DATA FOR PROCESSING =

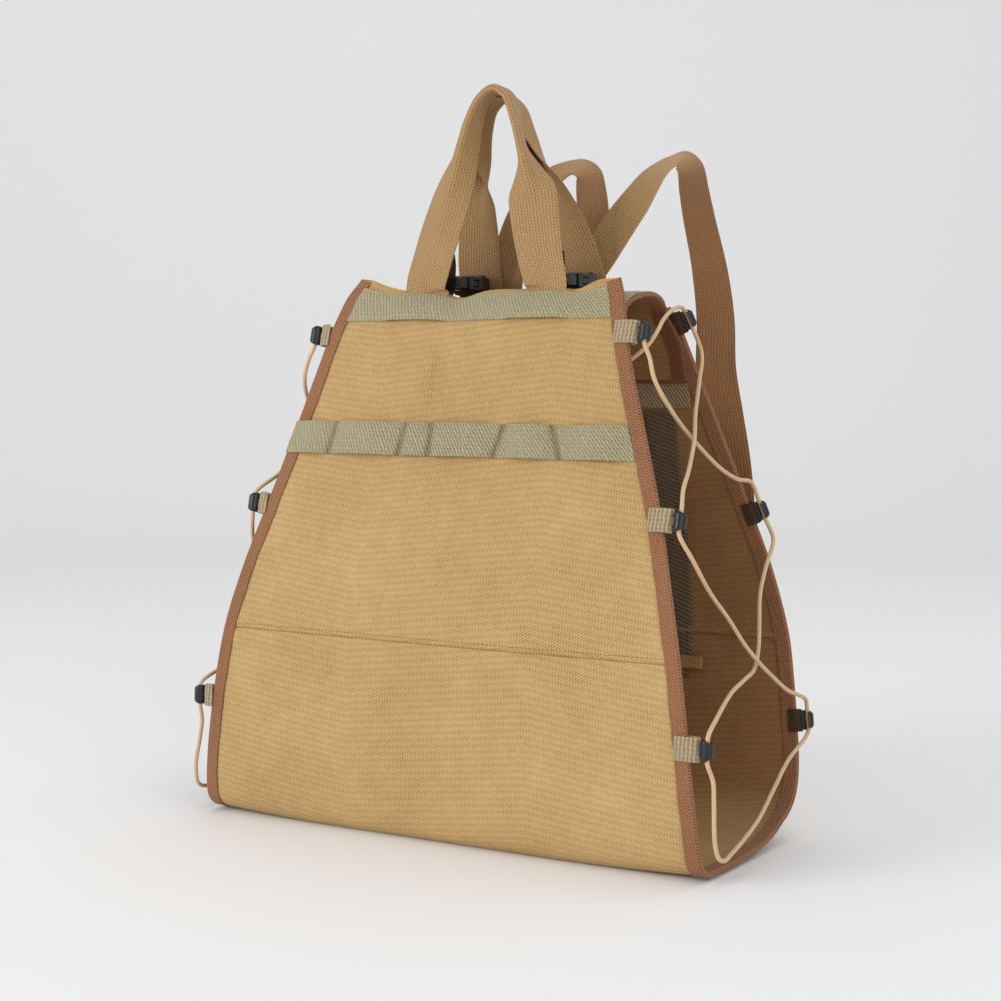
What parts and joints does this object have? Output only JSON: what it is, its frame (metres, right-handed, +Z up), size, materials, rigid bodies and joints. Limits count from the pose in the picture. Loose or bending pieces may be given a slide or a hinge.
{
  "type": "log carrier",
  "caption": "Tall canvas log carrier, open at both sides, with carry handles, shoulder straps, webbing bands, cord-laced side edges and side-release buckles.",
  "frame": {"origin": "middle of the footprint, on the ground; cords counted or not", "axes": "+Z up, +X across the panels towards the carrier's right side as seen from the front, +Y from the front panel to the back panel"},
  "size_m": [0.472, 0.2166, 0.5778],
  "materials": {
    "canvas": "waxed golden tan twill",
    "edge_tape": "rust brown herringbone tape",
    "sage_webbing": "ribbed sage webbing",
    "tan_webbing": "twill-woven tan webbing",
    "dark_webbing": "dark brown webbing",
    "cord": "braided cream cord",
    "black_plastic": "satin black"
  },
  "bodies": {
    "root": {"front_panel": "canvas", "base_panel": "canvas", "back_panel": "canvas", "top_flap": "canvas", "top_band": "sage_webbing", "mid_band": "sage_webbing", "inner_band": "sage_webbing", "front_handle": "tan_webbing", "back_handle": "tan_webbing", "edge_tape_left": "edge_tape", "flap_tape_left": "edge_tape", "inner_strap_left": "sage_webbing", "inner_strap_tab_left": "tan_webbing", "shoulder_strap_left": "tan_webbing", "lacing_tab_front_top_left": "sage_webbing", "lacing_hook_front_top_left": "black_plastic", "lacing_tab_front_middle_left": "sage_webbing", "lacing_hook_front_middle_left": "black_plastic", "lacing_tab_front_low_left": "sage_webbing", "lacing_hook_front_low_left": "black_plastic", "lacing_tab_back_top_left": "sage_webbing", "lacing_hook_back_top_left": "black_plastic", "lacing_tab_back_middle_left": "sage_webbing", "lacing_hook_back_middle_left": "black_plastic", "lacing_tab_back_low_left": "sage_webbing", "lacing_hook_back_low_left": "black_plastic", "buckle_plug_left": "black_plastic", "buckle_socket_left": "black_plastic", "buckle_strap_left": "sage_webbing", "buckle_tail_left": "dark_webbing", "corner_tab_left": "sage_webbing", "cord_left": "cord", "edge_tape_right": "edge_tape", "flap_tape_right": "edge_tape", "inner_strap_right": "sage_webbing", "inner_strap_tab_right": "tan_webbing", "shoulder_strap_right": "tan_webbing", "lacing_tab_front_top_right": "sage_webbing", "lacing_hook_front_top_right": "black_plastic", "lacing_tab_front_middle_right": "sage_webbing", "lacing_hook_front_middle_right": "black_plastic", "lacing_tab_front_low_right": "sage_webbing", "lacing_hook_front_low_right": "black_plastic", "lacing_tab_back_top_right": "sage_webbing", "lacing_hook_back_top_right": "black_plastic", "lacing_tab_back_middle_right": "sage_webbing", "lacing_hook_back_middle_right": "black_plastic", "lacing_tab_back_low_right": "sage_webbing", "lacing_hook_back_low_right": "black_plastic", "buckle_plug_right": "black_plastic", "buckle_socket_right": "black_plastic", "buckle_strap_right": "sage_webbing", "buckle_tail_right": "dark_webbing", "corner_tab_right": "sage_webbing", "cord_right": "cord"}
  },
  "joints": []
}
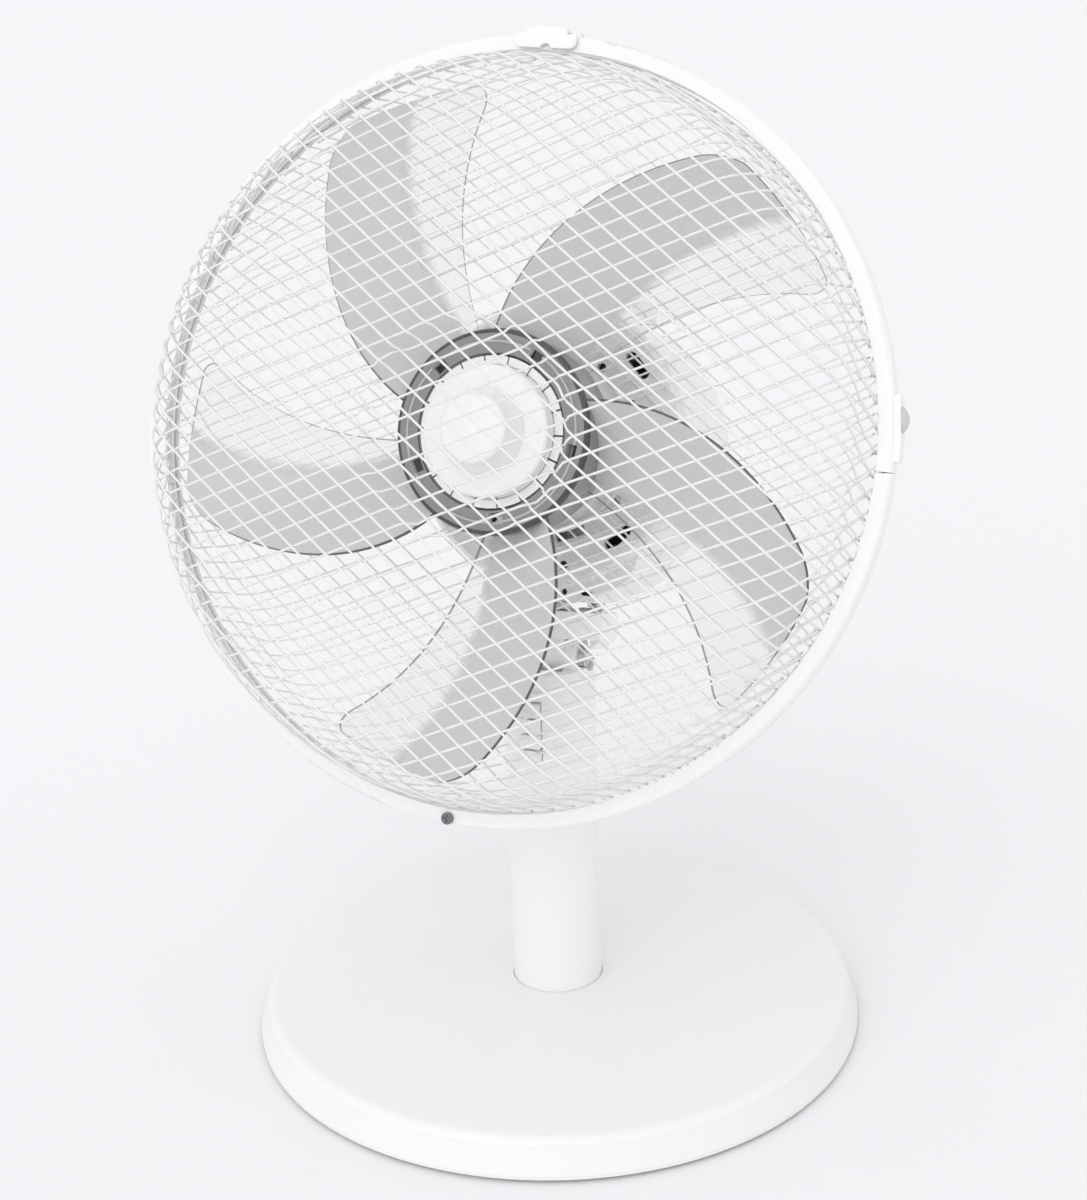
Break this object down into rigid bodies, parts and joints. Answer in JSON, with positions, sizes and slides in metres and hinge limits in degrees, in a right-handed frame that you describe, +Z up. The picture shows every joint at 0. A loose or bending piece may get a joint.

TASK = Extract each line holding the word "with" from the records.

ANSWER TO THE PROBLEM =
  "caption": "Tall canvas log carrier, open at both sides, with carry handles, shoulder straps, webbing bands, cord-laced side edges and side-release buckles.",
Break this object down into rigid bodies, parts and joints. Answer in JSON, with positions, sizes and slides in metres and hinge limits in degrees, in a right-handed frame that you describe, +Z up. The picture shows every joint at 0. A loose or bending piece may get a joint.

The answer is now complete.